In the midst of a frenzied mob of 200, mostly men, Logan got separated from her television crew and their security. A lone Western woman with long blond hair must have been too tempting to the thugs in the crowd. They didn’t know she was a star American reporter. She was just a woman. She was grabbed and subjected to unspeakable acts, which only ended when some Egyptian women and later a few soldiers came to her aid.
Reactions to Logan’s heinous assault have been sexist. “Women have no business covering war zones.” “Women are weak and vulnerable and should be protected from dangerous assignments.” “Women who are blond and pretty are more susceptible to attack.” “Women with children should stay home.”
Let’s not forget the number of male journalists, who have left families at home to do war reporting, or the number who have been beaten, wounded and sodomized. You haven’t heard arguments that men are not up to the job. Think of all the brave women, who serve in our armed forces, and have not only been sexually assaulted by the enemy, but by their fellow male soldiers. You don’t hear about them whining and complaining to be sent home. They know they have a job to do and like Logan, no matter the danger, they are determined to do it.
Over the past 10 years Logan has been reporting from nearly every “hot spot” in the world: Iraq, Iran, Afghanistan, Pakistan, Egypt, and elsewhere. She has been fearless and her reports have been distinguished.

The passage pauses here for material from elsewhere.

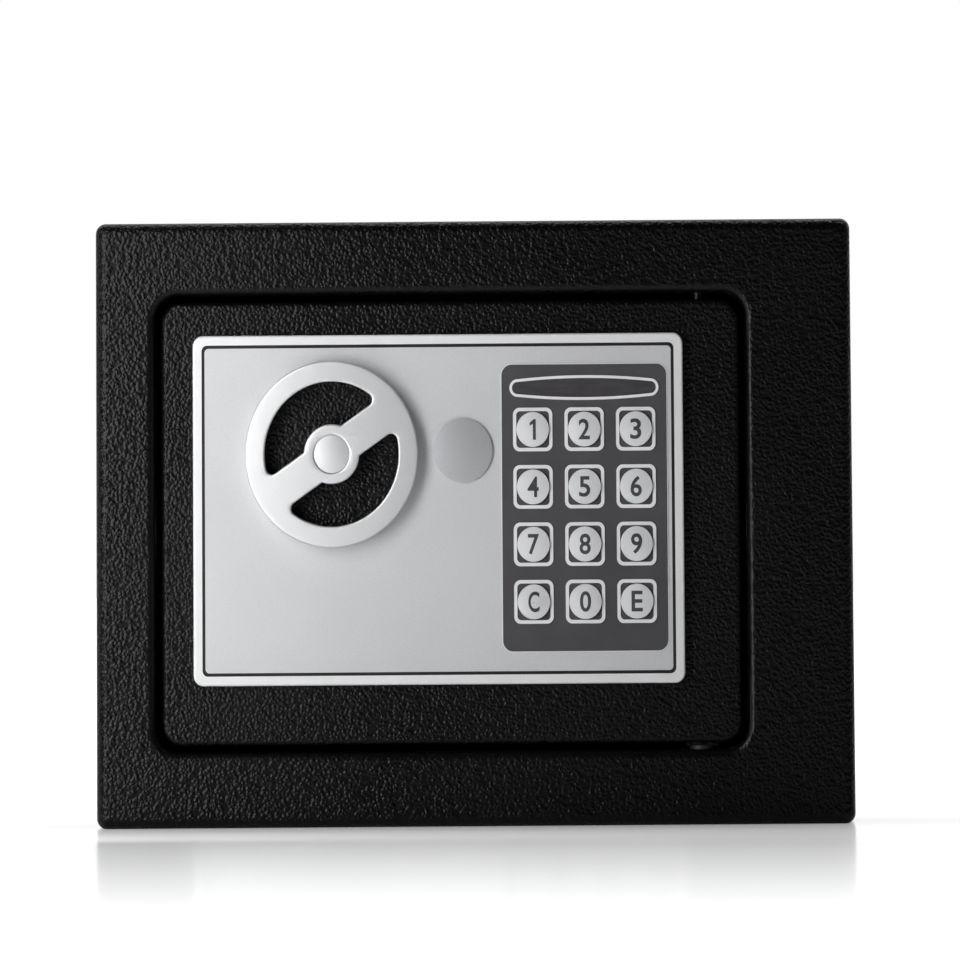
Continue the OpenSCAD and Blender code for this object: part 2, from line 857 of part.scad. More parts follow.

It took many years for women reporters to prove to their male bosses that they could be war correspondents. In television, newswomen such as Christiane Amanpour and Sheila MacVicar proved their mettle, as well as countless female radio and newspaper reporters. It would be a shame if Logan’s experience in Egypt were used as an excuse to keep women from getting the risky assignments many of them are ready and willing to take on. Women journalists need no more excuses for male bosses to discriminate against their gender.
Lara Logan is out of the hospital and recuperating at home under the loving care of her family, which includes her two small children. It is my greatest hope that she heals physically and emotionally from her attacks. She’s still a woman but a damn brave one.